■ **Task to complete**: Quote the data below in full, please, without altering anything.
-------- Provided data --------
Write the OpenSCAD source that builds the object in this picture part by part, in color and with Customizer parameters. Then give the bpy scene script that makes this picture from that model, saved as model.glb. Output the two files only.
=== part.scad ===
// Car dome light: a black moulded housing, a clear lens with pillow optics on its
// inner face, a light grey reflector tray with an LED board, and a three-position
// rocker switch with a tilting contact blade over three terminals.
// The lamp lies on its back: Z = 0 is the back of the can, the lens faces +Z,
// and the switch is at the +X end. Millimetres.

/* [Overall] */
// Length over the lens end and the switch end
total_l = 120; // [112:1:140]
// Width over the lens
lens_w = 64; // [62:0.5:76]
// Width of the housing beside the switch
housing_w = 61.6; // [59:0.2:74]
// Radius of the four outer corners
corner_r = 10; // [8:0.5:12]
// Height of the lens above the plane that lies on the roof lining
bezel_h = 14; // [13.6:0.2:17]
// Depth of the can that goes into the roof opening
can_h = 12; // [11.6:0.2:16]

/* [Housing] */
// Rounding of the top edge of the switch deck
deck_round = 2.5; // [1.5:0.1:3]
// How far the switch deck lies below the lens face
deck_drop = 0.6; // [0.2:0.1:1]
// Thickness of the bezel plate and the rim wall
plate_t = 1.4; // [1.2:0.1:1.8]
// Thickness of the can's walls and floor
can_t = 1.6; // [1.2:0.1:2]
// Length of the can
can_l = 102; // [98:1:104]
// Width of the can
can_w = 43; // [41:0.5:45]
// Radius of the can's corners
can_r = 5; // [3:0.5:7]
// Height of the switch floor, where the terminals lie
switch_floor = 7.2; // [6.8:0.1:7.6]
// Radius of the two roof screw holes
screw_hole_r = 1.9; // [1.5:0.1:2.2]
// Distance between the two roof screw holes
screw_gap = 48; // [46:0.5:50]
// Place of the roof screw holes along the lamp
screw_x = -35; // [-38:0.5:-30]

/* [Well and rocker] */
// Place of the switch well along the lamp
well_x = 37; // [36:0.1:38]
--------
■ **Output of the task**:
Write the OpenSCAD source that builds the object in this picture part by part, in color and with Customizer parameters. Then give the bpy scene script that makes this picture from that model, saved as model.glb. Output the two files only.
=== part.scad ===
// Car dome light: a black moulded housing, a clear lens with pillow optics on its
// inner face, a light grey reflector tray with an LED board, and a three-position
// rocker switch with a tilting contact blade over three terminals.
// The lamp lies on its back: Z = 0 is the back of the can, the lens faces +Z,
// and the switch is at the +X end. Millimetres.

/* [Overall] */
// Length over the lens end and the switch end
total_l = 120; // [112:1:140]
// Width over the lens
lens_w = 64; // [62:0.5:76]
// Width of the housing beside the switch
housing_w = 61.6; // [59:0.2:74]
// Radius of the four outer corners
corner_r = 10; // [8:0.5:12]
// Height of the lens above the plane that lies on the roof lining
bezel_h = 14; // [13.6:0.2:17]
// Depth of the can that goes into the roof opening
can_h = 12; // [11.6:0.2:16]

/* [Housing] */
// Rounding of the top edge of the switch deck
deck_round = 2.5; // [1.5:0.1:3]
// How far the switch deck lies below the lens face
deck_drop = 0.6; // [0.2:0.1:1]
// Thickness of the bezel plate and the rim wall
plate_t = 1.4; // [1.2:0.1:1.8]
// Thickness of the can's walls and floor
can_t = 1.6; // [1.2:0.1:2]
// Length of the can
can_l = 102; // [98:1:104]
// Width of the can
can_w = 43; // [41:0.5:45]
// Radius of the can's corners
can_r = 5; // [3:0.5:7]
// Height of the switch floor, where the terminals lie
switch_floor = 7.2; // [6.8:0.1:7.6]
// Radius of the two roof screw holes
screw_hole_r = 1.9; // [1.5:0.1:2.2]
// Distance between the two roof screw holes
screw_gap = 48; // [46:0.5:50]
// Place of the roof screw holes along the lamp
screw_x = -35; // [-38:0.5:-30]

/* [Well and rocker] */
// Place of the switch well along the lamp
well_x = 37; // [36:0.1:38]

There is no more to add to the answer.